Sekiranya Sri Paus telah maklum bahwa Istiqlal, nama Rumah Sembahyang itu, berarti ‘kebebasan, lepas, atau pun kemerdekaan.’ Kita semua adalah anak-anak negeri, warga yang berdaulat dalam jiwa merdeka itu. Yang ‘lepas merdeka dalam forma dan isi pikiran nan cerah ceriah.’

Kita tak hidup dalam geram, amarah dan benci. Sebab, kita berikhtiar untuk sanggup saling genggam erat tangan. Dan atas nama kekitaan Indonesia, itu tak ‘bakal dilepaskan lagi. Sebab semuanya ingin ikatkan kekitaan itu dengan benang-benang kasih sayang.’

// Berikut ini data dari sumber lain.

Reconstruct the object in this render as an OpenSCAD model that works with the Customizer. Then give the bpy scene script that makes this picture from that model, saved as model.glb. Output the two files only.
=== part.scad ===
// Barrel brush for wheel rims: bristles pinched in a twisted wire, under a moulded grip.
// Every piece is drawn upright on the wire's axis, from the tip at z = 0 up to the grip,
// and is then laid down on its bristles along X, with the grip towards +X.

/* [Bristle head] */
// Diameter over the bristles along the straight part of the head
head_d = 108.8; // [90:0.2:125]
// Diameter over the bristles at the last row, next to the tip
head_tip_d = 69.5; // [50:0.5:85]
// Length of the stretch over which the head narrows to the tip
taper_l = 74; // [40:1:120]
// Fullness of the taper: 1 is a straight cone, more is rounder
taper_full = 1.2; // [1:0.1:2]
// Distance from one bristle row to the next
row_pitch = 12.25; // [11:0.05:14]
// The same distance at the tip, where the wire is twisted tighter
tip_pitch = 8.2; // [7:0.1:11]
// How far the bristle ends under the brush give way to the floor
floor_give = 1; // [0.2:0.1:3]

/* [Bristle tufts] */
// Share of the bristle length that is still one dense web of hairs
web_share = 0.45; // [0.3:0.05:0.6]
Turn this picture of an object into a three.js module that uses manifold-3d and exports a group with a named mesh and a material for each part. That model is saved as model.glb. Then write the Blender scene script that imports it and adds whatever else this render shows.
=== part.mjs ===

Kita semua adalah ‘warga istiqlal’ yang penuh tulus, ceriah dan spontan penuh lepas bebas ingin menyambut Paus Fransiskus. Dalam kehadiran Sri Paus di Istiqlal, kata-kata penuh harapan, bakal menjadi nyata. “Nampaknya mendung segera lewat. Matahari bersinar. Semuanya telah dirancang untuk menyambut kita.
Tersenyumlah mari tersenyum.
Hari ini milik kita….

Selamat Datang Paus Fransiskus, di bumi merdeka. Menyapa jiwa dan sirami hati kami dengan jiwa CINTA nan membara.
Semuanya demi ‘istiqlal ikhrar hati kami.’ Lepas, bebas, luas, lapang dan merdeka!